In the exhibition of historical toys from its extensive collection, model railways, dolls and doll’s houses, puppet theatres, children’s books, sets of building bricks and much more besides, the Rostock Cultural History Museum offers an insight into the world of children’s play, especially of the upper classes, in the past two centuries. In any presentation of historical toys the main character and object of the exhibition, the child, will inevitably be absent or be idealized. Here the subject is complemented by numerous portraits of children and depictions of children at play. Some additional material is a reminder of the everyday life of children of all social classes as well as the rosy world of toys.

Money

The Rostock Cultural History Museum is home to the most important collection of the history of Rostock coinage. There are also collections of North German coins, coins of the Wendish treasury from the hey-day of the Hanseatic League, medals, banknotes, stamps, and the tools of the Rostock master coin makers. The focus of the permanent exhibition is on the objects from the extensive collections of Rostock and Mecklenburg coins. The exhibition offers a comprehensive overview of Rostock’s coin and money history from its first beginnings up to the 19th century.

Decorative Arts

The collections of applied art comprise around 35,000 objects.

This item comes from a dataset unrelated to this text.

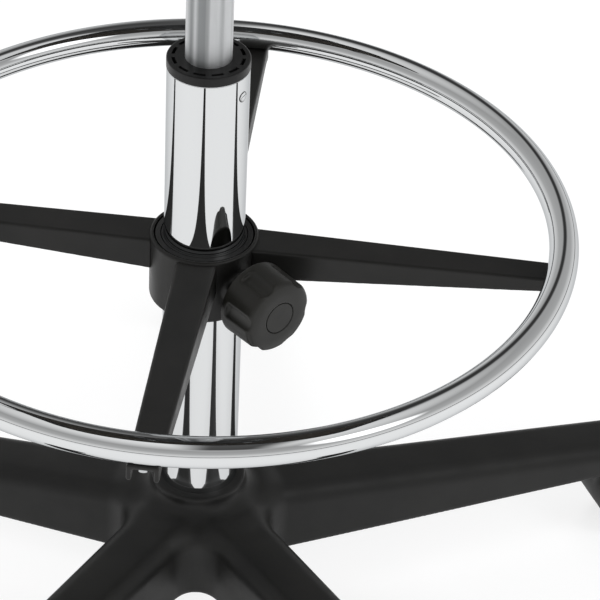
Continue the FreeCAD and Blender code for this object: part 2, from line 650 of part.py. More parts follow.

Among them are valuable and extensive collections of pewter, silver, ceramics, porcelain and clocks and also historical jewellery.

Archaeology

The exhibition in the west cloisters of the Convent of the Holy Cross displays a selection of eating and drinking utensils from Rostock. They are part of one of the largest archaeological collections in Mecklenburg-Western-Pomerania. From the foundation of the Museum of Art and Antiquity until 1993, the museum collected archaeological objects and was for many years in charge of city archaeology in Rostock. In 1928 the museum purchased an extensive pre-historical and proto-historical collection that was then displayed as a separate department.